WRITTEN INSTRUCTION: Return verbatim everything from the first line through the line that contains "# Its inner edge is cut clean.", and stop there.

DATA EXTRACT:
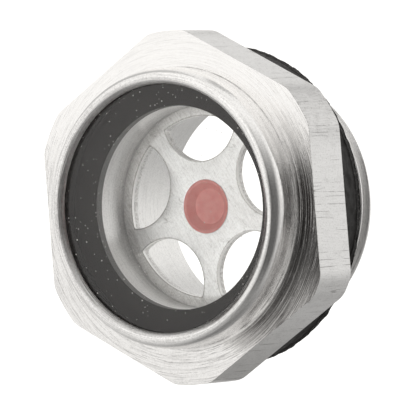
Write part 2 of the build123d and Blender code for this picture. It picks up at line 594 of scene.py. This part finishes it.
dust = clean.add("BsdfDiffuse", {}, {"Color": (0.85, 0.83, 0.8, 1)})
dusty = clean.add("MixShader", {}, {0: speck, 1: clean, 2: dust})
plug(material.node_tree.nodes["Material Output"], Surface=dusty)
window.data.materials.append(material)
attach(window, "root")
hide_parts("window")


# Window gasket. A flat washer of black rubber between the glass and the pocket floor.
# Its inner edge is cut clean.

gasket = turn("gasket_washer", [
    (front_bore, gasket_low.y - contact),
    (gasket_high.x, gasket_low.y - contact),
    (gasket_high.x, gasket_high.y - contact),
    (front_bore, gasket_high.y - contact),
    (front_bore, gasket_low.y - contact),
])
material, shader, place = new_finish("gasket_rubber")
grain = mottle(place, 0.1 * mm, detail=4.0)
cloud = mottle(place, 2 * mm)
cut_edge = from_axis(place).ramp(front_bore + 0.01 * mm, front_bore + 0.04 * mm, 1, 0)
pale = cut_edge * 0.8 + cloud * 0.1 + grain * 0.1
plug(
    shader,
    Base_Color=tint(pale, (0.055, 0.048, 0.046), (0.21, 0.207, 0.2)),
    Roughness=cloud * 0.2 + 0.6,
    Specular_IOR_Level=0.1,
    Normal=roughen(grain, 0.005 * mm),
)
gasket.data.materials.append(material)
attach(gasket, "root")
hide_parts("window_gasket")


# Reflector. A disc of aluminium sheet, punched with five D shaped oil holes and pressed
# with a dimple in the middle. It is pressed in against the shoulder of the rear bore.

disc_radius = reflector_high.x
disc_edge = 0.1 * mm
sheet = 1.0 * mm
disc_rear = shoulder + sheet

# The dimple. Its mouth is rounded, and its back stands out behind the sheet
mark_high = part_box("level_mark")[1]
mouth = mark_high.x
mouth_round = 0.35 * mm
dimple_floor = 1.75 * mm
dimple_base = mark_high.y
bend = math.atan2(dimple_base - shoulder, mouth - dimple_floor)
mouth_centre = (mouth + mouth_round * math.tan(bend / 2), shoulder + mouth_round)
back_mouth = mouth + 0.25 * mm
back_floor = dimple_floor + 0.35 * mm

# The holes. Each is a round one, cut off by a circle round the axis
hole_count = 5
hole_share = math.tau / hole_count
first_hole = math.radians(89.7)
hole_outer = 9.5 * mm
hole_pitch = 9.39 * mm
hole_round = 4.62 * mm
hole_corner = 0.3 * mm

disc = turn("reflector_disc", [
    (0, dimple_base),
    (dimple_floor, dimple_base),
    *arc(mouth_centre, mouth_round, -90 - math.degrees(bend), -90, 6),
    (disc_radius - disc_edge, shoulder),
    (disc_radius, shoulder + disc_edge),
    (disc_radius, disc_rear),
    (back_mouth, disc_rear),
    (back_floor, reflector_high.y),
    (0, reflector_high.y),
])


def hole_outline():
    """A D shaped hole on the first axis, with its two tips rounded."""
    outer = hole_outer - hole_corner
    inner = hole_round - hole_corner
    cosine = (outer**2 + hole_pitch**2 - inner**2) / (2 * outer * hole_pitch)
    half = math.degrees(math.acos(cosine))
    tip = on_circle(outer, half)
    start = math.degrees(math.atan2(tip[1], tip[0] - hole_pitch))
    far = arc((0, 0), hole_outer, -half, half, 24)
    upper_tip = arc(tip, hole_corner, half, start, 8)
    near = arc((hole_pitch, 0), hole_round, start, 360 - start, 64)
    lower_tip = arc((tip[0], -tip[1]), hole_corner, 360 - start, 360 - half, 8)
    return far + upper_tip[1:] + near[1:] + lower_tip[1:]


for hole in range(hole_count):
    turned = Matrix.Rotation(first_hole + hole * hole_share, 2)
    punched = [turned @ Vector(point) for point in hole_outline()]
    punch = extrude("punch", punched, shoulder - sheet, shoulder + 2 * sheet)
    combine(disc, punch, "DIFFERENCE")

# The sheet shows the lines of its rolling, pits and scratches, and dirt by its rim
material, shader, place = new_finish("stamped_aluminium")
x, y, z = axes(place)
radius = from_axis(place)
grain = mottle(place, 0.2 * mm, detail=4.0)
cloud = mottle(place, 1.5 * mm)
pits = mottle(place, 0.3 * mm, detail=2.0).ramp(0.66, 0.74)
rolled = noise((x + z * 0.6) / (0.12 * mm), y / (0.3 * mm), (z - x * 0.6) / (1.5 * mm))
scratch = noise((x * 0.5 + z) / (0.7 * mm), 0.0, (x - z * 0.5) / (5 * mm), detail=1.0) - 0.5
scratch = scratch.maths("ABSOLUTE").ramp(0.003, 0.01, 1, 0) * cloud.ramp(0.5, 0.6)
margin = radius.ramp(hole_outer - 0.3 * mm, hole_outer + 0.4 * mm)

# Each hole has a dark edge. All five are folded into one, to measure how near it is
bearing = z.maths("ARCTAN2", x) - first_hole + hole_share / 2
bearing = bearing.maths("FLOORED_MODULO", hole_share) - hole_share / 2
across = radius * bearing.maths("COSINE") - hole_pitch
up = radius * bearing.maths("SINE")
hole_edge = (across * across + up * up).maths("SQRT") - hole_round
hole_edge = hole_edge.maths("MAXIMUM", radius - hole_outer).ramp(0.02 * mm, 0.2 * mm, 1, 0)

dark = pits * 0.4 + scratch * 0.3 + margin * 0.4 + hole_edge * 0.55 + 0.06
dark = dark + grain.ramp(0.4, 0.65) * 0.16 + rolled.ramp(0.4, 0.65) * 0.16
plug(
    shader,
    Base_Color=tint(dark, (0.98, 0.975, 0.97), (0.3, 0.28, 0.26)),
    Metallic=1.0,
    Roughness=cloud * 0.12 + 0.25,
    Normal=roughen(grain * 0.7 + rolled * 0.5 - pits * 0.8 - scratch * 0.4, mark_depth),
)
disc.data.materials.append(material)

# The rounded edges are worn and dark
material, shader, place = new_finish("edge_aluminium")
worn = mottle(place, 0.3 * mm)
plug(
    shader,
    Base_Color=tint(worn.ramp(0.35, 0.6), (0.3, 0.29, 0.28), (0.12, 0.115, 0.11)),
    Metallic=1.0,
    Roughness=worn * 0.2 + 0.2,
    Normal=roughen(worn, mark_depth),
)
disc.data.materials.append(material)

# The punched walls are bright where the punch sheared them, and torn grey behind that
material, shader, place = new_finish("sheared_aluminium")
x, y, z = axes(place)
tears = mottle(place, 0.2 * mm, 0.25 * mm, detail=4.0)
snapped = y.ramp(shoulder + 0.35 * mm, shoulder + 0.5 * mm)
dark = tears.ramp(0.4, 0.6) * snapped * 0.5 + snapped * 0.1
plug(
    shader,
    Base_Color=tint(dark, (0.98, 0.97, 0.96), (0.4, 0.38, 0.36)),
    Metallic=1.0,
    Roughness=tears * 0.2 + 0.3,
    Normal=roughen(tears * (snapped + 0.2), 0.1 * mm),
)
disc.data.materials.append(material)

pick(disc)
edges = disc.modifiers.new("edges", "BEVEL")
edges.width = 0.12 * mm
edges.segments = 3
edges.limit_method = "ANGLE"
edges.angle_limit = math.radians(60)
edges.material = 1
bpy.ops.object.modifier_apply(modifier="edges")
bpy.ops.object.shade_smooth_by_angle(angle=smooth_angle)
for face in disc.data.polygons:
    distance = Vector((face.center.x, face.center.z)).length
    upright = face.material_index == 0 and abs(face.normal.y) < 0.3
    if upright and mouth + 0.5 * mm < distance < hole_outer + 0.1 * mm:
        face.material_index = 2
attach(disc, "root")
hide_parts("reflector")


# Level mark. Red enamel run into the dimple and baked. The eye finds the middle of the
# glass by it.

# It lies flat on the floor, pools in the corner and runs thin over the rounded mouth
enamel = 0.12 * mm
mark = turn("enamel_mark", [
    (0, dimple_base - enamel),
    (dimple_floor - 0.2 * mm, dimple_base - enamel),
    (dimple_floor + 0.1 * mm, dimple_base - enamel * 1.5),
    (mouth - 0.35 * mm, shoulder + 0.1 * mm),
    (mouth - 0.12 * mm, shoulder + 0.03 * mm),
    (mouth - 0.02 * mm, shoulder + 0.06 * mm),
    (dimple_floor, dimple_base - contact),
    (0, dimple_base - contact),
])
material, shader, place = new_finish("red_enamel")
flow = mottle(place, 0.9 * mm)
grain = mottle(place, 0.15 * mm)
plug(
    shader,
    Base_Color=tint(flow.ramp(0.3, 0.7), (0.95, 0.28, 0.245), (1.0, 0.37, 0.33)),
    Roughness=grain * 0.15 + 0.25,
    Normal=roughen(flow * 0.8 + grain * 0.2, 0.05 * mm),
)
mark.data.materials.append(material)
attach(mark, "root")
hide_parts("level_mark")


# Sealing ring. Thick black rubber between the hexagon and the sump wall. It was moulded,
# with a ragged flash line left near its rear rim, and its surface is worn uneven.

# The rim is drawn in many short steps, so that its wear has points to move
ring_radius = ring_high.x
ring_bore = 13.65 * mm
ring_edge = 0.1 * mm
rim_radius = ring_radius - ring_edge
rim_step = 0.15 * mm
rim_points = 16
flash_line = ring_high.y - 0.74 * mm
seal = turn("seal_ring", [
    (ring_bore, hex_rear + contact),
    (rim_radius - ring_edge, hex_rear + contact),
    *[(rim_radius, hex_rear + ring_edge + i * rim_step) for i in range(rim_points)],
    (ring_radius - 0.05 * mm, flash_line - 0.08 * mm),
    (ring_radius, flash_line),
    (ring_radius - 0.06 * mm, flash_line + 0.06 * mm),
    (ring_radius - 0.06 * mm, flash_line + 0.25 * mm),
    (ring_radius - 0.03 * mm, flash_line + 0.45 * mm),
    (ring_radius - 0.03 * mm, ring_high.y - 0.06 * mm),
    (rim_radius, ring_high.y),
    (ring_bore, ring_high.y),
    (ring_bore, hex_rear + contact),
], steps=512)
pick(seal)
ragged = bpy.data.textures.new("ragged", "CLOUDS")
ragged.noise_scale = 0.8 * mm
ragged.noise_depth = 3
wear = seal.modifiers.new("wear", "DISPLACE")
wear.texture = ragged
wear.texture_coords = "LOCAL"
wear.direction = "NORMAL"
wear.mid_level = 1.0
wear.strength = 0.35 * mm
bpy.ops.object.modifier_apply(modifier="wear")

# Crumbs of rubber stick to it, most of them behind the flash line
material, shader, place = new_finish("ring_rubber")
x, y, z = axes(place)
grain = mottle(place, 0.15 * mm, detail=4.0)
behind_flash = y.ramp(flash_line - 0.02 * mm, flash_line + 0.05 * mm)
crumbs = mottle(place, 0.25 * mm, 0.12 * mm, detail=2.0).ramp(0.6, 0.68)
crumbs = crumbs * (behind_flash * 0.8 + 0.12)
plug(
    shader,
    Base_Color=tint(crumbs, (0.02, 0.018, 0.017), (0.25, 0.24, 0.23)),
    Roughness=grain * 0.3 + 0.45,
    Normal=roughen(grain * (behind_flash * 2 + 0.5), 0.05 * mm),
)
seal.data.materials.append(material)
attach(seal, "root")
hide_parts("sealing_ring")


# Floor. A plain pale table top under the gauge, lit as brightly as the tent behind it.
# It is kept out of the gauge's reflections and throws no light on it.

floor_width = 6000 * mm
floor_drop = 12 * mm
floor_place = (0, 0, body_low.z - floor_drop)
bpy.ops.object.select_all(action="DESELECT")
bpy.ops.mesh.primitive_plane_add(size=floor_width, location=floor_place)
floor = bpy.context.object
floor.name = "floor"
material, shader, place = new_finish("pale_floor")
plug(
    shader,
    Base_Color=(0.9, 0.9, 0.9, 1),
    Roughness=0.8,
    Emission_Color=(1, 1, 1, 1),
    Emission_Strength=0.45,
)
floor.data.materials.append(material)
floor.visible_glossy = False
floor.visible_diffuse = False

RESULT:
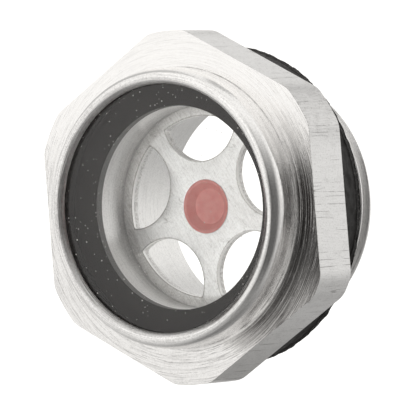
Write part 2 of the build123d and Blender code for this picture. It picks up at line 594 of scene.py. This part finishes it.
dust = clean.add("BsdfDiffuse", {}, {"Color": (0.85, 0.83, 0.8, 1)})
dusty = clean.add("MixShader", {}, {0: speck, 1: clean, 2: dust})
plug(material.node_tree.nodes["Material Output"], Surface=dusty)
window.data.materials.append(material)
attach(window, "root")
hide_parts("window")


# Window gasket. A flat washer of black rubber between the glass and the pocket floor.
# Its inner edge is cut clean.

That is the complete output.